→ **Task brief**: Every line that contains the word "piece" should be copied out.

→ **Provided material**:
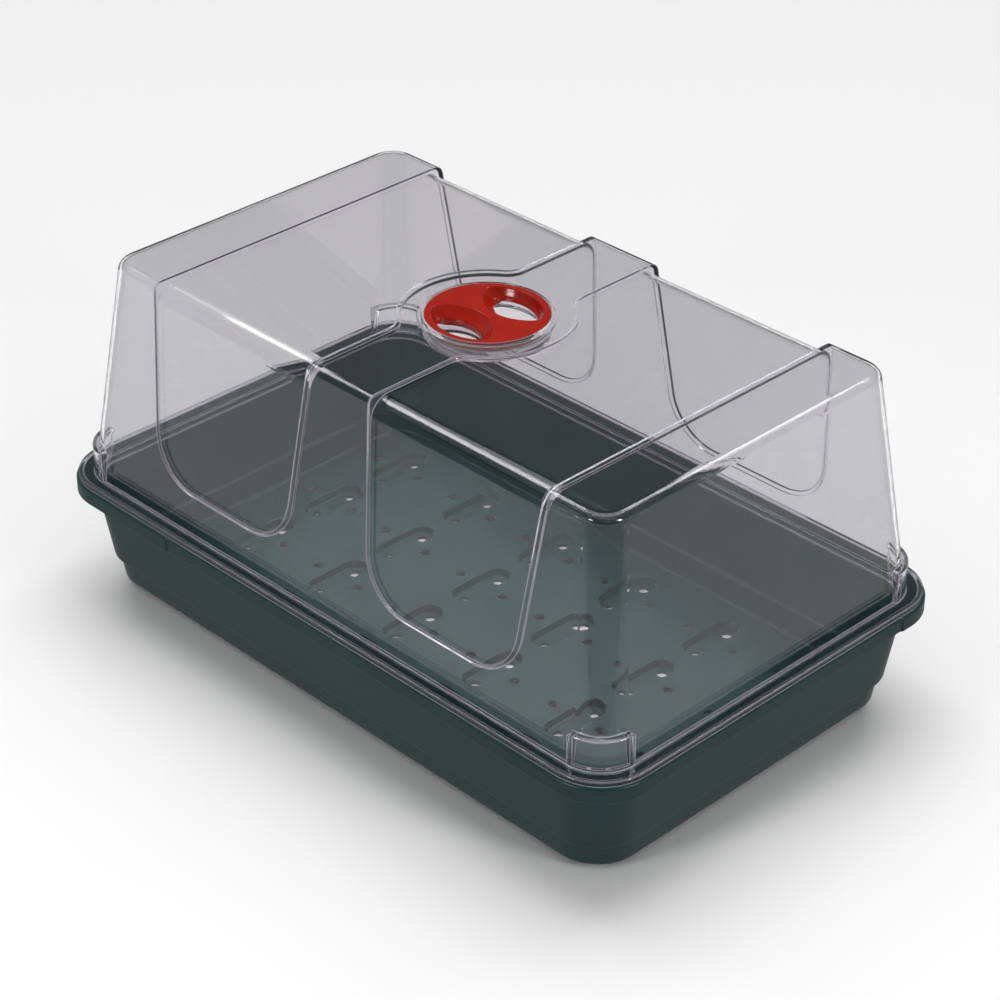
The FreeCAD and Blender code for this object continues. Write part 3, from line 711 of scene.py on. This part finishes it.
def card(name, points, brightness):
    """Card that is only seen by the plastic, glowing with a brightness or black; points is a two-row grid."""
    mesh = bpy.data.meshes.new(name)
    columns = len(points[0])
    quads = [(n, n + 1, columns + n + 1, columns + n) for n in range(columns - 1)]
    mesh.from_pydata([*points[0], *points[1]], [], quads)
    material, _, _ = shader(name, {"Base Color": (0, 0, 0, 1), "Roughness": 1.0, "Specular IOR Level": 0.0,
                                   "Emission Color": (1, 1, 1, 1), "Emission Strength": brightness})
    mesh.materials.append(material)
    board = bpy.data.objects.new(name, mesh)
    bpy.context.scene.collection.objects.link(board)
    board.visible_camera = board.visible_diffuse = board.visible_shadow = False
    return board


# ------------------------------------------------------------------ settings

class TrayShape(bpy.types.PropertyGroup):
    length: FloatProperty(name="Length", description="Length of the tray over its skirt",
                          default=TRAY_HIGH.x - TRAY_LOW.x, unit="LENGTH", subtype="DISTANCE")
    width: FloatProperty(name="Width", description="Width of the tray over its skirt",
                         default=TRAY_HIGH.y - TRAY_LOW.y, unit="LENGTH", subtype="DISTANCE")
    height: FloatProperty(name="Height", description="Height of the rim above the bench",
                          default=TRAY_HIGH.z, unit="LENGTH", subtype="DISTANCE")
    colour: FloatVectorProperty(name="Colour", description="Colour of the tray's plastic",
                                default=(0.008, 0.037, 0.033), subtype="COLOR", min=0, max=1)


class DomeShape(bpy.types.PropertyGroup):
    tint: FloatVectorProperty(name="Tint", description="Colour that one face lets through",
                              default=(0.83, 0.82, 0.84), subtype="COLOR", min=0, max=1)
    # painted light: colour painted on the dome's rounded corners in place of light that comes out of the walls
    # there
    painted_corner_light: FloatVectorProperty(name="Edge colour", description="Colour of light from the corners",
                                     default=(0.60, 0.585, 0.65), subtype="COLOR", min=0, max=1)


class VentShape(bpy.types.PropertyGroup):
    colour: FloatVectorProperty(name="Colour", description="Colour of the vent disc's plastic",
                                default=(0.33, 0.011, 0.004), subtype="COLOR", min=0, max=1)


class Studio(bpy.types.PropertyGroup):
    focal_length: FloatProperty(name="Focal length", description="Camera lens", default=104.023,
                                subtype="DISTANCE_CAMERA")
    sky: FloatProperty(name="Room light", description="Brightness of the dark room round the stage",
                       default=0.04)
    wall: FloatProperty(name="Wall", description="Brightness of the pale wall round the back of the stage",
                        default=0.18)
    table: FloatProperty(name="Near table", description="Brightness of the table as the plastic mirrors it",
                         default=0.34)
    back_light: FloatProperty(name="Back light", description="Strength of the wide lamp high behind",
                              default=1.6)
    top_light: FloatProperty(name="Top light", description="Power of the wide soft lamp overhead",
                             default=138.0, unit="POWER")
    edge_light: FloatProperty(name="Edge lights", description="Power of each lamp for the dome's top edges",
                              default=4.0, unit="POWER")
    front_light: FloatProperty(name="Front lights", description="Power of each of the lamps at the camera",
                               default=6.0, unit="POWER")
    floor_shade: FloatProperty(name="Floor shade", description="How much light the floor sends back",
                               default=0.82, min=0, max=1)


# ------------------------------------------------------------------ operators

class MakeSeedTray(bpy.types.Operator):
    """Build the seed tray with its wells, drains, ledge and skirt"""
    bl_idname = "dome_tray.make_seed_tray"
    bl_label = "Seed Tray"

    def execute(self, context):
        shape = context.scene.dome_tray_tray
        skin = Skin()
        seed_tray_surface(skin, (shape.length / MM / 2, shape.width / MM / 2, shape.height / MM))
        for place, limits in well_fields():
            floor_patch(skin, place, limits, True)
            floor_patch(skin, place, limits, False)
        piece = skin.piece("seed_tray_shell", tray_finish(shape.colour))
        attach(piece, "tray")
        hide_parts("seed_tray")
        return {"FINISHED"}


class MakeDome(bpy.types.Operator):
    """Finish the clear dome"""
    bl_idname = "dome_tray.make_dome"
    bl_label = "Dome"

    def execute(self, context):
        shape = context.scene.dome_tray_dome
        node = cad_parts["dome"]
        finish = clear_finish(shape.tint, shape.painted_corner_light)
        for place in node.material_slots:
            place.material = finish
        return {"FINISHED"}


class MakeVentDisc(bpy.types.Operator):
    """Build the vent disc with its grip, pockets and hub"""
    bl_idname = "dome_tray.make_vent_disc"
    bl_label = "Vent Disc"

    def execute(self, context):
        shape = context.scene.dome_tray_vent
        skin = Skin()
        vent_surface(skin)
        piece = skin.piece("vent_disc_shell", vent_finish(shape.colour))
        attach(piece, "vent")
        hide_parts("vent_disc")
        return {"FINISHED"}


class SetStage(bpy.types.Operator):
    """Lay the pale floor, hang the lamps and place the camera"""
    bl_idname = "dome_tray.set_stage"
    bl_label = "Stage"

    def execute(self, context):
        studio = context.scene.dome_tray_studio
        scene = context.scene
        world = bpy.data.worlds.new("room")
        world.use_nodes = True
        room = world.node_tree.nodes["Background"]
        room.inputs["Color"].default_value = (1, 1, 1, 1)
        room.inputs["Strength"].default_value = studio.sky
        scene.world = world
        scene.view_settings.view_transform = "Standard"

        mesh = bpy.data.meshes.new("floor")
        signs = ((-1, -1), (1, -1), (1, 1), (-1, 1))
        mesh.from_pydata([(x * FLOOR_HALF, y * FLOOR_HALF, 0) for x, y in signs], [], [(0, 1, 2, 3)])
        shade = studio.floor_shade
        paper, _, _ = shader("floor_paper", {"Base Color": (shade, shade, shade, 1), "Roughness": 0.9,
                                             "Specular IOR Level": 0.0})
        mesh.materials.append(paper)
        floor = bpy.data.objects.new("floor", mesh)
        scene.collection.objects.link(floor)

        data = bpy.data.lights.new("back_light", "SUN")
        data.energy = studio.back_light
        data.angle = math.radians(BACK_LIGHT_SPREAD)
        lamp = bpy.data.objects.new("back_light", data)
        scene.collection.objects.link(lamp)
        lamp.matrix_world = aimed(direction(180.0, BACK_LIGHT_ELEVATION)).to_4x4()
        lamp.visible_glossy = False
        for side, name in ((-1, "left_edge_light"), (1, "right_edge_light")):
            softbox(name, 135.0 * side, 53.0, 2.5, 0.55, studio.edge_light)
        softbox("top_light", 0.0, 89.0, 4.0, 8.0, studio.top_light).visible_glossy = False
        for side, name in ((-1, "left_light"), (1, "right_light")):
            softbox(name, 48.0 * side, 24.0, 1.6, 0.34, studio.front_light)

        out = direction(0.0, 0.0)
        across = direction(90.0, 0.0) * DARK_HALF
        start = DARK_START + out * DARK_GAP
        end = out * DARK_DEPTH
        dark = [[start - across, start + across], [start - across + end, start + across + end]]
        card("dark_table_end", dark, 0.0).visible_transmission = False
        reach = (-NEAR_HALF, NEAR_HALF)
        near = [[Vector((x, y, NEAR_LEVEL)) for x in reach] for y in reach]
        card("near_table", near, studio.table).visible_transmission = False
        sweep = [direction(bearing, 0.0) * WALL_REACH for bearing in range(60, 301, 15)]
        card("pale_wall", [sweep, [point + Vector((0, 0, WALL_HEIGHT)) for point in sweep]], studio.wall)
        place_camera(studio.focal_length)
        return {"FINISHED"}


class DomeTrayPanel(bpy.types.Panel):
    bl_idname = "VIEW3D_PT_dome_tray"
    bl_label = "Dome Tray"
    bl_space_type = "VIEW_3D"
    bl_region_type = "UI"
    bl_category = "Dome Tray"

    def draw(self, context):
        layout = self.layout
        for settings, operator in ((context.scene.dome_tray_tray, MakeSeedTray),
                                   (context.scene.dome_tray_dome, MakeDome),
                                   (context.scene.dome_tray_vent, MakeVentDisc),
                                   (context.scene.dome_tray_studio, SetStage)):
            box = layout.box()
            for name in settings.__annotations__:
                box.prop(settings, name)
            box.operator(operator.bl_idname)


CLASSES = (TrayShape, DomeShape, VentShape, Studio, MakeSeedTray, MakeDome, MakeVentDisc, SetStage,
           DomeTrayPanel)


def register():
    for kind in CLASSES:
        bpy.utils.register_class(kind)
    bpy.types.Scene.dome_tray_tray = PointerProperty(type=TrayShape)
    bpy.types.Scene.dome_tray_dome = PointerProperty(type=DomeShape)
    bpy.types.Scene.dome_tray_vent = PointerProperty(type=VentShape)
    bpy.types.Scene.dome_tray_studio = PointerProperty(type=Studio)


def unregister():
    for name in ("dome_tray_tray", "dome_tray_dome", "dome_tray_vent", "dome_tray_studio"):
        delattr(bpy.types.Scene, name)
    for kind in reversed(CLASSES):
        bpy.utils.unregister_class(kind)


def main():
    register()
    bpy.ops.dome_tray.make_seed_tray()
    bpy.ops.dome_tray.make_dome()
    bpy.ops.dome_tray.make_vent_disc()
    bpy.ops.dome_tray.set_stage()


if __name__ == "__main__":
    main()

→ **Exercise response**:
        piece = skin.piece("seed_tray_shell", tray_finish(shape.colour))
        attach(piece, "tray")
        piece = skin.piece("vent_disc_shell", vent_finish(shape.colour))
        attach(piece, "vent")